In addition to cross-border trade, China is a huge market for U.S. direct investment and sales through affiliates. According to the most recent figures from the Department of Commerce, in 2015 U.S. multinationals operating in China sold $294 billion in U.S.-branded goods and $59 billion in services. In contrast, Chinese-owned affiliates in the United States sold only $22 billion that year to U.S. customers.

If we add up what Americans sell to the people of China each year through exports of goods and services and sales through affiliates, the total is more than $500 billion. That is almost exactly the same grand total that Americans spend on goods and services imported from China and supplied by its affiliates in the United States.

Clearly, both sides have a lot — almost exactly the same amount — to lose from commercial warfare.

A recent World Bank study confirms that neither side will win a protracted trade war. At the current level of tariff retaliation, the World Bank estimates that each country will suffer a drop in annual exports of about $40 billion. If retaliation escalates to include all two-way trade in goods and services, Chinese exports to the United States would fall by $190 billion and U.S. exports to China by $166 billion.
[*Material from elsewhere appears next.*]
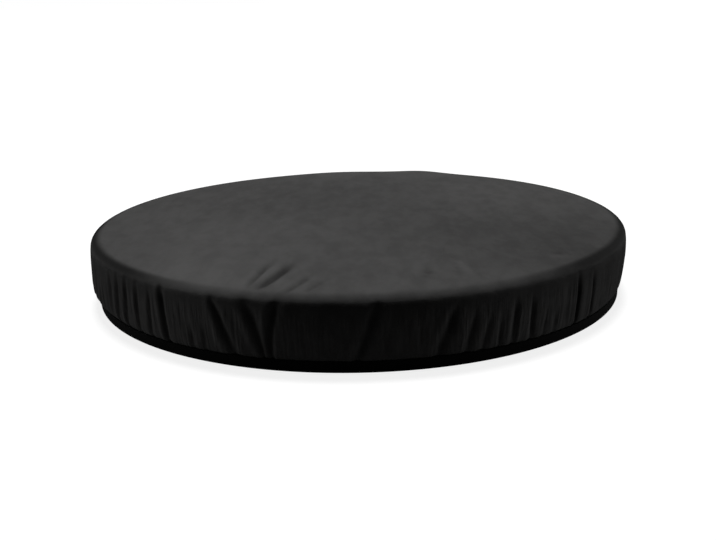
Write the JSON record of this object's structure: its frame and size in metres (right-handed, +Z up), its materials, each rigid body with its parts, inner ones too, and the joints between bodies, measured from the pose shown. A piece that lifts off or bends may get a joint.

If the trade war results in a half-percentage point drop in investment as a share of gross domestic product, as the World Bank quite reasonably assumes it could, the damage would be multiplied. Such a worst-case scenario would result in a $426-billion loss to the Chinese economy and a $313-billion loss to the U.S. economy. The biggest losers in the United States will be agriculture, chemicals and transport equipment. It will be cold comfort to Americans who lose their jobs and their businesses that our loss is somewhat smaller than what our government inflicts on China.

Trump is dead wrong to believe that we can easily win a trade war with China or any of our major trading partners. The record on his kind of trade confrontation is not encouraging. Dating back to the Smoot-Hawley Tariff Act of 1930, American politicians have tended to underestimate or ignore the readiness of foreigners to retaliate and their reluctance to surrender.

We seem to be condemned to learning the lesson all over again that trade wars are for losers.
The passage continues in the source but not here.